Simeon mengajarkan kepada kita bahwa iman sejati bukanlah sekadar percaya kepada Tuhan ketika segala sesuatu berjalan sesuai harapan kita, tetapi tetap percaya meskipun jalan hidup tampak samar dan penuh kesulitan. Mata iman adalah mata yang menembus batas dunia ini dan melihat bahwa Tuhan bekerja dalam segala hal, bahkan dalam keheningan dan dalam penantian serta waktu yang panjang.

Saudara-Saudariku yang Terkasih dalam Tuhan
Kita semua dipanggil untuk memiliki mata iman seperti Simeon. Ketika doa kita terasa belum terjawab, marilah kita tetap percaya bahwa Tuhan bekerja dengan cara-Nya yang penuh hikmat. Ketika kita menghadapi penderitaan, marilah kita melihatnya bukan sebagai hukuman, tetapi sebagai jalan menuju pengudusan. Ketika dunia terasa penuh kegelapan, marilah kita tetap percaya bahwa Kristus adalah terang sejati yang tidak akan pernah padam.
Simeon adalah saksi harapan. Ia mengajarkan kepada kita bahwa harapan bukanlah sekadar menunggu sesuatu terjadi, tetapi berjalan bersama Tuhan dalam ketidakpastian. Roh Kudus yang membimbing Simeon adalah Roh yang sama yang membimbing kita hari ini. Ia mengarahkan kita kepada Kristus, jika saja kita bersedia mendengar dan mengikuti-Nya.

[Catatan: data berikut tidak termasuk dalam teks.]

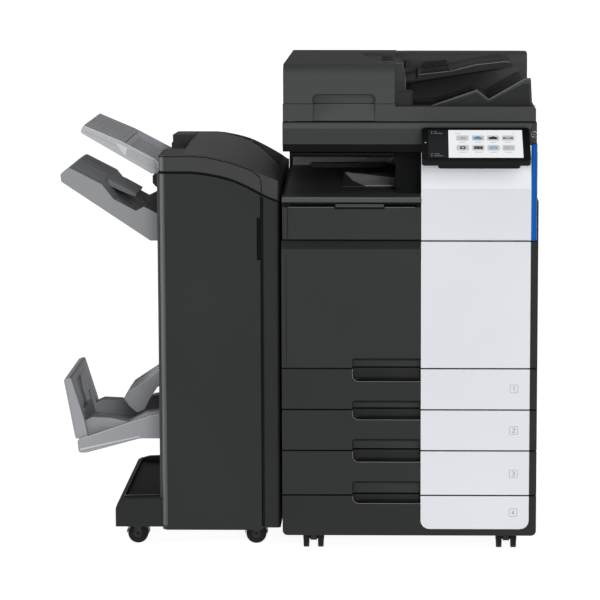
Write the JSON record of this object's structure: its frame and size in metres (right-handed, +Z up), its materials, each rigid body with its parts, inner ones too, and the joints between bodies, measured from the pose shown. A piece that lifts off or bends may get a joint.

Jangan gelisah untuk menunggu dan menanti. Sebab dalam menunggu dengan iman, kita tidak pernah sendirian. Kita menanti bersama Tuhan, yang selalu setia menyertai. Tetaplah menunggu dengan iman hingga kita boleh mengucapkan doa yang penuh sukacita: “Sekarang, Tuhan, biarkanlah hamba-Mu ini pergi dalam damai sejahtera, sebab mataku telah melihat keselamatan yang dari pada-Mu”. ((Lukas 2:29-30). Amin.